Instructions to follow — Extract precisely the lines of the entries below, from the first line through the line containing "Vector = FreeCAD.Vector".

======

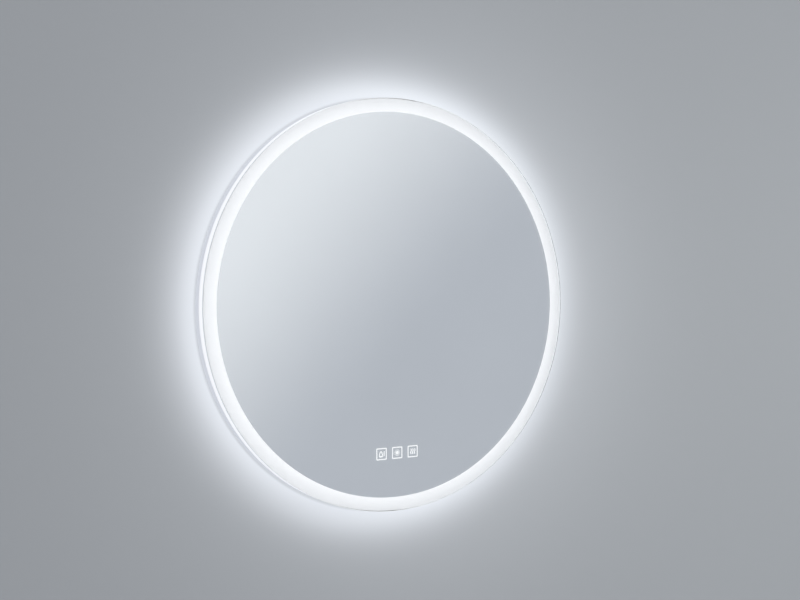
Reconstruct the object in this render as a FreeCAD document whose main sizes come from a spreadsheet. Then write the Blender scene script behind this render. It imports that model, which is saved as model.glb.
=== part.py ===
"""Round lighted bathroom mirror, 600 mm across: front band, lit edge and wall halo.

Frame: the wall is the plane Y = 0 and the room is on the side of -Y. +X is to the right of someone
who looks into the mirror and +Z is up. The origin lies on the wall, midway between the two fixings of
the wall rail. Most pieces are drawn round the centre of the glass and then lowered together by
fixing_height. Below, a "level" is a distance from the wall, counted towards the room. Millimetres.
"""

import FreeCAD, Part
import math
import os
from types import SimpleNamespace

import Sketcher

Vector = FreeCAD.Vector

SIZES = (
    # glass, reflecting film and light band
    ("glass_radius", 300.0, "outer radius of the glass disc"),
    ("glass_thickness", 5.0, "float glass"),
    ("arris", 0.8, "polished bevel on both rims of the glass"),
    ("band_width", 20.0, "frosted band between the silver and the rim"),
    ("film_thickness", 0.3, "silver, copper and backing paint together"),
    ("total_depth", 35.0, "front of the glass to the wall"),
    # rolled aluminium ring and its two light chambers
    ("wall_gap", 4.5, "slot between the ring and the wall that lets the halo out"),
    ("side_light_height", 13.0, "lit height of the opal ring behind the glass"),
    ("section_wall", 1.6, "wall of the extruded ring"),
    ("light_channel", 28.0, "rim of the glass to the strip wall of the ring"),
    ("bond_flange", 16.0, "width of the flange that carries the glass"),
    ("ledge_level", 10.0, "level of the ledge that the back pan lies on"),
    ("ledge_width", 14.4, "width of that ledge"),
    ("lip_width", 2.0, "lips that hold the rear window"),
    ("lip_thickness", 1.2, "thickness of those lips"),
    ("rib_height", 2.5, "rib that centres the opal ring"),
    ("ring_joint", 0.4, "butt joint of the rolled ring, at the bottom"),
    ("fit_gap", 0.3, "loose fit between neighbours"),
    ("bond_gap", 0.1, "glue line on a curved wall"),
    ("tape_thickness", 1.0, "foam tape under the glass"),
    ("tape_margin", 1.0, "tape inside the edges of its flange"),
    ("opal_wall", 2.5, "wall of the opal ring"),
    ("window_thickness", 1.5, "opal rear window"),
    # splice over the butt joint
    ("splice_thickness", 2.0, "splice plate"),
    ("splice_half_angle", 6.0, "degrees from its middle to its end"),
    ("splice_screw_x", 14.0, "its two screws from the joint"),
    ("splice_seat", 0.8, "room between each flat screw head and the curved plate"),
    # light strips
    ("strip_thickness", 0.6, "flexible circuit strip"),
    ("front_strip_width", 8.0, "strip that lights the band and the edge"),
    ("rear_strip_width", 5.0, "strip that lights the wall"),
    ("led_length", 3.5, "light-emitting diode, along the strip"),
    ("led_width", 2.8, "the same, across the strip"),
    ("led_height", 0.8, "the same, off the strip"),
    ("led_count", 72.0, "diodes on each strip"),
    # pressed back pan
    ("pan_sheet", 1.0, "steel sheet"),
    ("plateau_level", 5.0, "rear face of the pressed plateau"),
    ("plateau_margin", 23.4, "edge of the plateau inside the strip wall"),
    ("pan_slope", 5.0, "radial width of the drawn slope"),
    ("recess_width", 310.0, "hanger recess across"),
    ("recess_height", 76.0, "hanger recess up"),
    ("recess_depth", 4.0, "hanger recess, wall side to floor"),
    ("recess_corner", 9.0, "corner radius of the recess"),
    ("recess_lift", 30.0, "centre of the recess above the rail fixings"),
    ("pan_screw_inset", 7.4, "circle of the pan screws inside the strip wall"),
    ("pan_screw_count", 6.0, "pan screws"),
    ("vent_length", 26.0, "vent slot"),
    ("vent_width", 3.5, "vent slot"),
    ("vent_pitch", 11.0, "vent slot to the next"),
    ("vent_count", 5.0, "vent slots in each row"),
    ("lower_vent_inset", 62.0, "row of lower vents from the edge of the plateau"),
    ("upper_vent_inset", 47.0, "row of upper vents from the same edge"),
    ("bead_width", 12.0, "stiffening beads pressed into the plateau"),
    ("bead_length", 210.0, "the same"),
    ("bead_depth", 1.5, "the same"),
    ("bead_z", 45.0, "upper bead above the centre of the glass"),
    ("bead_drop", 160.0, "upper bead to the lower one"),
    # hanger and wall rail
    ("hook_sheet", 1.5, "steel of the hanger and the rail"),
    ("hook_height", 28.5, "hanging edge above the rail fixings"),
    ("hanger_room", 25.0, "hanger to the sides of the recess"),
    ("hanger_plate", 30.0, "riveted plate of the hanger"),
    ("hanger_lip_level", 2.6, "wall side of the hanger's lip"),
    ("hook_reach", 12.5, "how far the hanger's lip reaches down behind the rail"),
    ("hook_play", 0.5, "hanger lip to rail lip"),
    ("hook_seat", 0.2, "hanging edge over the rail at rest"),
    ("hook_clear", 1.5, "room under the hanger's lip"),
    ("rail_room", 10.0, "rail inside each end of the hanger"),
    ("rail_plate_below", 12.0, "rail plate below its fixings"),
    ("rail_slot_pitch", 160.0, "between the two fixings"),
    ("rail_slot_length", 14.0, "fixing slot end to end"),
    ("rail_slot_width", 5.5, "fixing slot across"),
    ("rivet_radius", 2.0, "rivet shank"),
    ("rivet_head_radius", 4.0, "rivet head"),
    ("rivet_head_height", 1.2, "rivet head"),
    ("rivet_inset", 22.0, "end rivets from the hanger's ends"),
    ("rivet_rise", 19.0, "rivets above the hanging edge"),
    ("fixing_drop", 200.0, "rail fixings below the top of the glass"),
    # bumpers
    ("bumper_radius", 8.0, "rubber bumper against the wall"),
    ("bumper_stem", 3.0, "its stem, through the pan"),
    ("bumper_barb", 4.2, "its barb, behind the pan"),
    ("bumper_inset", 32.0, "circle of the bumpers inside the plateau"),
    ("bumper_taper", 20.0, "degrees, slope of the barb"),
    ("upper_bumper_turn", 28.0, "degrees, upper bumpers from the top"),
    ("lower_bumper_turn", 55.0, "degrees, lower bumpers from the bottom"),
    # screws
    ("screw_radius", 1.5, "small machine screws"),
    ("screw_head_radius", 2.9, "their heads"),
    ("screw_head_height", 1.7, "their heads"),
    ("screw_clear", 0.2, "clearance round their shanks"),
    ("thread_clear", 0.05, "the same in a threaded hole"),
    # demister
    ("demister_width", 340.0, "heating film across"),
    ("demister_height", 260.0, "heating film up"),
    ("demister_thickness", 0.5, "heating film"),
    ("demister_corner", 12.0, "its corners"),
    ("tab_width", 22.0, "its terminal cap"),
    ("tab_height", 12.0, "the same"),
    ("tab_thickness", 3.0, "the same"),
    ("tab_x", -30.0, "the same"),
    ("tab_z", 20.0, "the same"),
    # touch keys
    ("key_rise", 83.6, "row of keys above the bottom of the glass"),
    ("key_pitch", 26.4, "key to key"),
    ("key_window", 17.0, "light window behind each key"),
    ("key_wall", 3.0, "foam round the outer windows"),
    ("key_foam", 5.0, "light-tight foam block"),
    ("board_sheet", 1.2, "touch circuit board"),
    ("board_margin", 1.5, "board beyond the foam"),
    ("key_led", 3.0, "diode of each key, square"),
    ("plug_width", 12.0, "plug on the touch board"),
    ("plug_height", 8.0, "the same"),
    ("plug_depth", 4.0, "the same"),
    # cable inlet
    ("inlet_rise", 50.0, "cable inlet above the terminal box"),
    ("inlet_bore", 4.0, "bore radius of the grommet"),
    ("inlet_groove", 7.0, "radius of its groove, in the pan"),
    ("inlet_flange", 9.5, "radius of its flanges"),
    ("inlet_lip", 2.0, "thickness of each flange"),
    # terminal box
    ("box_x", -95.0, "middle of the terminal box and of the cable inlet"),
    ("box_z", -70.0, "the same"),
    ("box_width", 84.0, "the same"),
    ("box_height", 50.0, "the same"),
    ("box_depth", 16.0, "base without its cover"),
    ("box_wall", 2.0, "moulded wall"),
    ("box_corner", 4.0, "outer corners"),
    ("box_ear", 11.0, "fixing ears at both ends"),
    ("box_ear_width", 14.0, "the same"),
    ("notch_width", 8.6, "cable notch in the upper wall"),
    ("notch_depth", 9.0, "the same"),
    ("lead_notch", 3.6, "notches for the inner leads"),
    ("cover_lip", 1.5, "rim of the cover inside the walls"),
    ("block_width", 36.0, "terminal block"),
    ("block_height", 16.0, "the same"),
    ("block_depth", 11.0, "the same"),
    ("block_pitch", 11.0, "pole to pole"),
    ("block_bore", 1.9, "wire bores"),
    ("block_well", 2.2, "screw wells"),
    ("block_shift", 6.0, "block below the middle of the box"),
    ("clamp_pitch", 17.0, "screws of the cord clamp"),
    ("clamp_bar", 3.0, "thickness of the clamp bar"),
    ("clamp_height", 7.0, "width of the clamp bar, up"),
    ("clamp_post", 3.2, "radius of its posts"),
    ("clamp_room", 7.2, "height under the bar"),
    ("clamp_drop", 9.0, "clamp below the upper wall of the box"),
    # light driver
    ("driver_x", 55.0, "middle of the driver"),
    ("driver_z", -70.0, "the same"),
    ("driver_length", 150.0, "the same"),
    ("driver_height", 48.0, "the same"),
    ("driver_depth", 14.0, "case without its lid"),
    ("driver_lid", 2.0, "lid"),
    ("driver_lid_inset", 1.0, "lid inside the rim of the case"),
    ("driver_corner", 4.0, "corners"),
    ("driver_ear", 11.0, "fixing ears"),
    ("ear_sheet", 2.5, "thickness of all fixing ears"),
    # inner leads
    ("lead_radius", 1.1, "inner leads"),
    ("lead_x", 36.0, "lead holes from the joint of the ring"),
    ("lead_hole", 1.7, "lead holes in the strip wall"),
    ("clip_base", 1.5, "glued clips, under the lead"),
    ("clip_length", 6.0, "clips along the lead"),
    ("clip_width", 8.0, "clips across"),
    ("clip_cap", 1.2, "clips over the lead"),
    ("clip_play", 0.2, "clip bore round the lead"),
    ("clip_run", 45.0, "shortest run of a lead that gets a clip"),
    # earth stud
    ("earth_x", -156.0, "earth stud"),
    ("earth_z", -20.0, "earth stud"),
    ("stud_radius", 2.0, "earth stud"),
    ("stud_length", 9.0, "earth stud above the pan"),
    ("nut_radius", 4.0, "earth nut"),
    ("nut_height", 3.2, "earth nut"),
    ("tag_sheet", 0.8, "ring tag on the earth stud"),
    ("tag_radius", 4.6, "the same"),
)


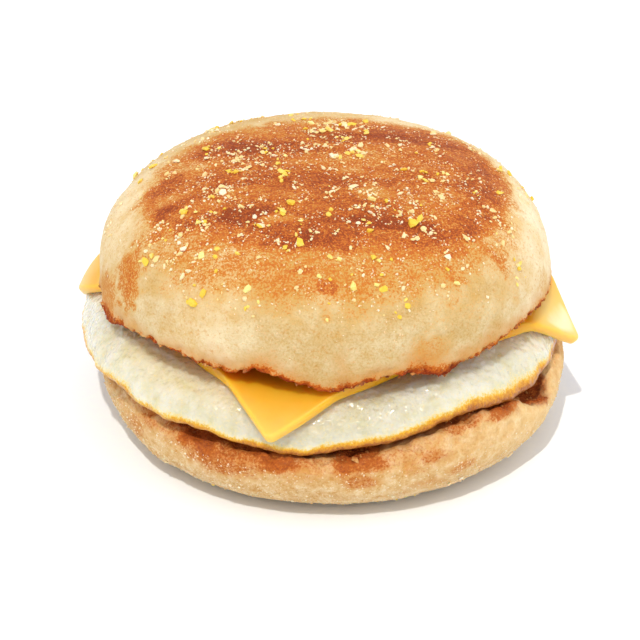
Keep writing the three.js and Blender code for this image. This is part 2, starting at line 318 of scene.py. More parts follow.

======

Solution for this exercise —
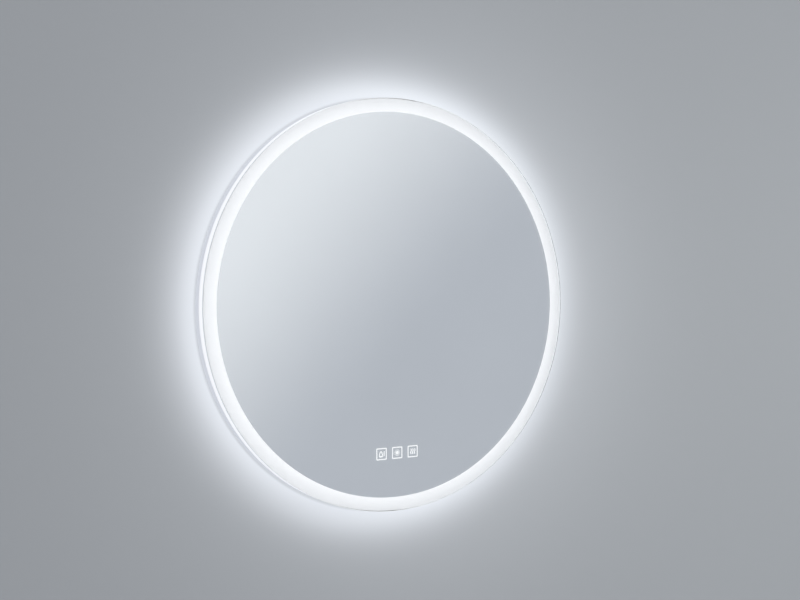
Reconstruct the object in this render as a FreeCAD document whose main sizes come from a spreadsheet. Then write the Blender scene script behind this render. It imports that model, which is saved as model.glb.
=== part.py ===
"""Round lighted bathroom mirror, 600 mm across: front band, lit edge and wall halo.

Frame: the wall is the plane Y = 0 and the room is on the side of -Y. +X is to the right of someone
who looks into the mirror and +Z is up. The origin lies on the wall, midway between the two fixings of
the wall rail. Most pieces are drawn round the centre of the glass and then lowered together by
fixing_height. Below, a "level" is a distance from the wall, counted towards the room. Millimetres.
"""

import FreeCAD, Part
import math
import os
from types import SimpleNamespace

import Sketcher

Vector = FreeCAD.Vector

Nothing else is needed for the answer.